Jess may be in the market for new friends soon anyway. Carmichael tells an audience he’s a little ambivalent about helping a friend with a dream that … he doesn’t even finish the sentence. He just makes a cringe face. “Look, I’m no mathematician,” he says, “but she probably won’t make it.”

jerrod carmichael and his friend jess
Jerrod Carmichael and his childhood friend, Jess, in a scene from episode 3 of Jerrod Carmichael Reality Show. HBO

Now, he knows she’s going to see this. He has either told her it’s coming, which is uncomfortable, or he hasn’t and she’s seeing it in real time with the rest of us, which is cruel. Worst of all, he’s allowed cameras into the couple of auditions she gets in the city, and as someone who used to audition a good amount, I can tell you this for sure: auditions are hard! Nobody is at their best in these situations! When they are pulled out of their context and aired for people who are not casting directors, audition tapes are just awkward! They should be confidential and locked up forever, subject to HIPAA regulation. Carmichael has done her dirty here.

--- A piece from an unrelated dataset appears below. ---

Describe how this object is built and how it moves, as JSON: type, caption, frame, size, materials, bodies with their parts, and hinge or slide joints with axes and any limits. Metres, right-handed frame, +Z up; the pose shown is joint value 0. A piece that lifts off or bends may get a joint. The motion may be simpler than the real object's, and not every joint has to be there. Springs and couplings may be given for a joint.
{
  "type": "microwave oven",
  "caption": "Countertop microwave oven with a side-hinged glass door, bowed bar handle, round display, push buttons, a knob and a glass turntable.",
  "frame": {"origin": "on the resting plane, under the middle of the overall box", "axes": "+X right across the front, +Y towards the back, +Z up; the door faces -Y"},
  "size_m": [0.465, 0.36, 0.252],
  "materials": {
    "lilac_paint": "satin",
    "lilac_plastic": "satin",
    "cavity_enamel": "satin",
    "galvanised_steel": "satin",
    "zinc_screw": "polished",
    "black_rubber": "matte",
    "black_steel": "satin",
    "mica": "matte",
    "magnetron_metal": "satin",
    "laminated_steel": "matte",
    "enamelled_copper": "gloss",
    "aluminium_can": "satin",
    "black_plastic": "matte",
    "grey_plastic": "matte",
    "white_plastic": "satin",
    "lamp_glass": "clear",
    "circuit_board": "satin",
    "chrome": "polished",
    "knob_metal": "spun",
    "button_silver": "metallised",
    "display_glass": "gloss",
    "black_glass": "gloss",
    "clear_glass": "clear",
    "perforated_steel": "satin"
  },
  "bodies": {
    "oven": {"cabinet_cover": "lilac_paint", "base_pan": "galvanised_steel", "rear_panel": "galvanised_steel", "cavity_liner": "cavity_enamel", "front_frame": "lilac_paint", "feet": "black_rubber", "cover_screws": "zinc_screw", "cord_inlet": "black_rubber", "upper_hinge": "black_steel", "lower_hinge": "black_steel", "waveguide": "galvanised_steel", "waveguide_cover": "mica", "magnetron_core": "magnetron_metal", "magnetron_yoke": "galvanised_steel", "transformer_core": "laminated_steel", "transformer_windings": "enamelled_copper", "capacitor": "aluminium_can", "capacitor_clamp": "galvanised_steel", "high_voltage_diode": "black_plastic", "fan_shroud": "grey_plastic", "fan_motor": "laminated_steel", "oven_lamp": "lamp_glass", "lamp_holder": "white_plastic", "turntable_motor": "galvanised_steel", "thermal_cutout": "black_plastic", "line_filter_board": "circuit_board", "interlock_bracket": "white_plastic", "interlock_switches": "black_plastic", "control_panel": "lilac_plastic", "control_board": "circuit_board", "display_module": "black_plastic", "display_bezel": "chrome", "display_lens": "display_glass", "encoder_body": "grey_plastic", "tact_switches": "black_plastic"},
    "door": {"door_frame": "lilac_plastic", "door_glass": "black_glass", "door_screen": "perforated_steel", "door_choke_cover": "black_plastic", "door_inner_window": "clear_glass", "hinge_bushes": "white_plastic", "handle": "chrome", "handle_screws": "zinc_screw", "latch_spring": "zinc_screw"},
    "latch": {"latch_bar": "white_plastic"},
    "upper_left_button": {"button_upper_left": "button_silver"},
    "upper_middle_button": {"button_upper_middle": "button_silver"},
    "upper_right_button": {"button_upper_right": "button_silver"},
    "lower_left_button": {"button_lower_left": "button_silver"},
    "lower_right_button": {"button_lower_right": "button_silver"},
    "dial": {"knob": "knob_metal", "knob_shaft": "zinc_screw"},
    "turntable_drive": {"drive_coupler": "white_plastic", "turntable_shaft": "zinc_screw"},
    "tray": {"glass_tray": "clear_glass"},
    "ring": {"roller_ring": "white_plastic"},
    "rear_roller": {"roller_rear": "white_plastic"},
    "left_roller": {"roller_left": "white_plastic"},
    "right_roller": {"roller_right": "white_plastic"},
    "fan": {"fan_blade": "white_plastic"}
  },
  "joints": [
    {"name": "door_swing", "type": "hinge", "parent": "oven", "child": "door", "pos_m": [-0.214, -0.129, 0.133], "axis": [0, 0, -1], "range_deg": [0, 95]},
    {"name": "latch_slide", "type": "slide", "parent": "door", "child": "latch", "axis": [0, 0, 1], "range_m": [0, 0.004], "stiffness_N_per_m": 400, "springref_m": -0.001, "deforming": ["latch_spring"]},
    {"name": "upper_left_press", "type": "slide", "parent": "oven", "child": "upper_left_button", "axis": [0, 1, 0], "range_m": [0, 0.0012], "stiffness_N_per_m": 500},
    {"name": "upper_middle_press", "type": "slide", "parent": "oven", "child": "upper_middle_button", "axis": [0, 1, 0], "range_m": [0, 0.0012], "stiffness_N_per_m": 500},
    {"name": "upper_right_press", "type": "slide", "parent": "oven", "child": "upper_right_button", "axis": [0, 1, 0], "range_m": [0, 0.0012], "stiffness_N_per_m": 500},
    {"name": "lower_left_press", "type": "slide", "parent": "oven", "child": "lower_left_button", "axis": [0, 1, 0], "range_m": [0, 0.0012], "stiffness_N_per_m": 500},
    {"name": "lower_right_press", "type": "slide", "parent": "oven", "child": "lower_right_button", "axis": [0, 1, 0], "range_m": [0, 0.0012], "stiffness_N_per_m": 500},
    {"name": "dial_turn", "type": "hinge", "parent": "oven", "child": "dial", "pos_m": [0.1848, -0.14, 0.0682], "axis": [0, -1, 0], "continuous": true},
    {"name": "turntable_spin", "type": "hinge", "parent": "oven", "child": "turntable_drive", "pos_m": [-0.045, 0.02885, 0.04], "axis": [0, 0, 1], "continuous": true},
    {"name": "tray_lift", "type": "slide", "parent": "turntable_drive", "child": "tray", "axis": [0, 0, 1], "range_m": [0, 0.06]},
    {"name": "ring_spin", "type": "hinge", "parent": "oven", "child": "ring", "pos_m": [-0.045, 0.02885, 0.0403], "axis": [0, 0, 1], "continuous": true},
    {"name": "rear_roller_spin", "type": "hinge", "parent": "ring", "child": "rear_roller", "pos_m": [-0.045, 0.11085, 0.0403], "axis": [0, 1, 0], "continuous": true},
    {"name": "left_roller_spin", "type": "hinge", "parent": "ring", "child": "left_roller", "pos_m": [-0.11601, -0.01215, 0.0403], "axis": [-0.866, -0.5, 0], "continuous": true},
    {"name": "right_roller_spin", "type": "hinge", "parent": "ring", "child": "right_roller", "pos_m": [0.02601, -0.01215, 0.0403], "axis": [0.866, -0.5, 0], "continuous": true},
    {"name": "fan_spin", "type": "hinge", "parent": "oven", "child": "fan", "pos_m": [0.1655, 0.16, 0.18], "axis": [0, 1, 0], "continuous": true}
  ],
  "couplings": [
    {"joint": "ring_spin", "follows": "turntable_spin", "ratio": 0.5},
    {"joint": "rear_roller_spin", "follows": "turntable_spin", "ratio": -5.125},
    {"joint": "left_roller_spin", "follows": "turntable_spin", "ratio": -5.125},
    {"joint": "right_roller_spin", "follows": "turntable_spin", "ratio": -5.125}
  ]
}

Also here: Jess is talking a lot about her upcoming birthday, and whether they should go to the Hamptons for it. He maybe takes advantage of her excitement and anticipation a little bit by blindfolding her and taking her to a secret location, which is the apartment he should have rented for her in the first place. “I made it like it’s a fun surprise I’m kicking her out,” he says. And indeed, she is thrilled—“Look at God working in my life,” she says— but away from her, to Michael (and to the camera, therefore to the rest of us), he says, “I didn’t tell her I only got it for a month.” And then, perhaps most cruelly of all, he has left her alone to assemble IKEA furniture by herself.

jerrod carmichael esquire

From her own place, Jess calls and calls about her birthday, and he doesn’t answer. “Some people I just fall away from,” Carmichael tells an audience. “I need them, I get really close to them, and then something happens when I push them away.”

Carmichael and Michael talk about it, and Michael is characteristically level-headed: “Avoidance is cruel. Like, if you and I had a conflict in our relationship, how would you feel if I just went silent?”

“You better not,” Carmichael says.

“No, you better not,” Michael says, reminding him that the conversation is about Carmichael’s own actual real-time avoidance of his own actual friend.

“You better not,” Carmichael repeats, not getting the point. (Also it bears mentioning: Jess should have texted rather than called. This is 2024.)

At this point, faced with his own flaws in an apartment full of cameras and microphones, there is nothing for Carmichael to do but eat a moderate dose of mushrooms, watch a Brene Brown special, and apologize to everyone he has wronged. Most of them don’t seem to be too happy to hear from him, and we get snippets of some tough conversations: “Nobody can hurt you as bad as a gay man” says one. “You’re not even an A-list celebrity,” says another. Carmichael is having these conversations with earbuds in, but we hear them as if he is on speakerphone, so it’s hard to know what’s really happening.

“Friendship” ends with Carmichael flying to Atlanta to drop in on Pooh, the guy whose wedding has given the culture the most confusing Best Man situation since Young MC’s “Bust a Move.” Carmichael gives the Best Man speech he failed to give the first time around, and it’s fine, and Mrs. Pooh is not there, because Mrs. Pooh has some sense, which is something money cannot buy.

jerrod carmichael
Read the profile of Jerrod Carmichael here. Andre D. Wagner

Last month, when I spent time with Jerrod for his recent Esquire cover story, I asked a broad question about Jess, which was: why on Earth would she sign up for this show in the first place? “She might have been the only one that had a motivation to do it,” he said. “I told her to use the show to her advantage, not just career-wise, but also for conversations in her life.” Submitting your entire life to cameras and editors is not the way most people address conversations in their lives, of course, which even he admits. “She was nervous. She's got a career, and she's nervous about her career. Every time I put a black woman on television, they always worry that they're going to say something that's going to get 'em fired. She's so nervous about that.”

It’s good to know he can acknowledge that very valid concern, which is why it’s even more baffling that the episode ends with Jess’s acting coach urging her to yell “fuck you” over and over, and then the words “you’re gay” with the subtext of “fuck you,” making her have to say, “Let me give a disclaimer: I love the gays.” Nothing there that can come back to haunt a teacher in the extremely laid-back political environment teachers are currently enjoying!

So where is Jess now? “She's in North Carolina,” he said. “It was hard, because all the strikes were happening, and so I wanted her to get some auditions, but there was nothing happening.” But, he adds, “She's considering coming back.”

That’s good news. And I will say this: Jess, the industry is thawing in a post-strike Los Angeles, and we have a guest room that is already a little messy. Think about it.